We can ensure complete product traceability all the way back to the field. We also exceed the minimum standards with over 30 audits per year conducted on our facilities and growers from firms like Cook and Thurber, Primus, as well as many of our customers’ own quality assurance teams.

Food safety starts on the farm. A table of 34 previous outbreaks involving leafy greens like lettuce and spinach is available at:

http://bites.ksu.edu/sites/default/files/lettuce-outbreaks-table_0.pdf

Romaine lettuce linked to E. coli O145 outbreak; over 50 people sick; where was lettuce grown?

Romaine lettuce appears to be the vehicle for E. coli O145 which has sickened over 50 people, primarily at university campuses in Michigan, Ohio and New York.

Cross-contamination was unlikely in this scenario because students in different states got sick at the same time, and investigators said early on that beef was an unlikely vehicle.

Freshway Foods of Sidney, Ohio, just announced it is voluntarily recalling products containing romaine lettuce with a use by date of May 12 or earlier because they have the potential to be contaminated with Escherichia coli O145 bacteria. The products were sold under the Freshway brand and Imperial Sysco brand.

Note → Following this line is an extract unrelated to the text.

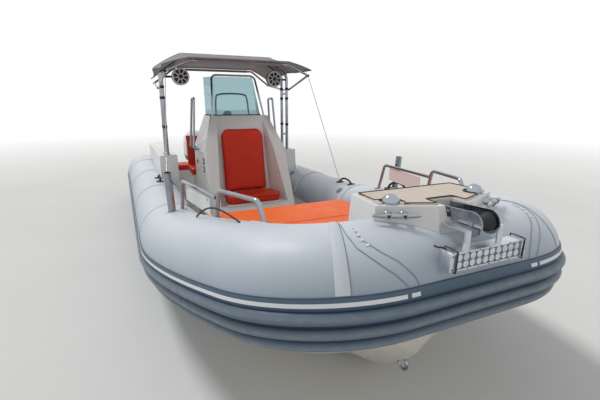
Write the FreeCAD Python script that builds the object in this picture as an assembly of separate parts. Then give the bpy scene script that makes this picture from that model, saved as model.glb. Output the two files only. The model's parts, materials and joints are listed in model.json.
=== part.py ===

The company is working with U.S. Food and Drug Administration (FDA) to inform consumers of this recall.
This recall includes romaine lettuce products sold by Freshway Foods for food service outlets, wholesale, and in-store retail salad bars and delis; no other products are involved. Freshway Foods does not produce bulk, prepackaged romaine or bagged salad mixes containing romaine for sale in supermarkets.

The recalled romaine lettuce products were sold to wholesalers and food service outlets in the following states east of the Mississippi river: Alabama, Connecticut, District of Columbia, Florida, Georgia, Illinois, Indiana, Kansas, Kentucky, Maryland, Massachusetts, Michigan, Missouri, New Jersey, New York, North Carolina, Ohio, Pennsylvania, Rhode Island, South Carolina, Tennessee, Virginia, West Virginia, and Wisconsin. The recalled romaine products were also sold for distribution to in-store salad bars and delis for Kroger, Giant Eagle, Ingles Markets, and Marsh stores in the states listed.

(Note, as Amy pointed out, I’m not sure what genius wrote this press release, but Kansas is west of the Mississippi river, not east. Does that mean Dillions in Manhattan, Kansas, owned by Kroger, should be cleaning out its salad bar?)

The recall comes after FDA informed Freshway Foods the afternoon of Wednesday, May 5 that a previously unopened product sample in a New York state laboratory tested positive for the bacteria. Freshway Foods traced the entire lot of romaine products and is advising customers to cease use and distribution of it immediately. This recall may be linked to an outbreak investigation in New York, Michigan, and Ohio.

Now, where was the romaine lettuce grown?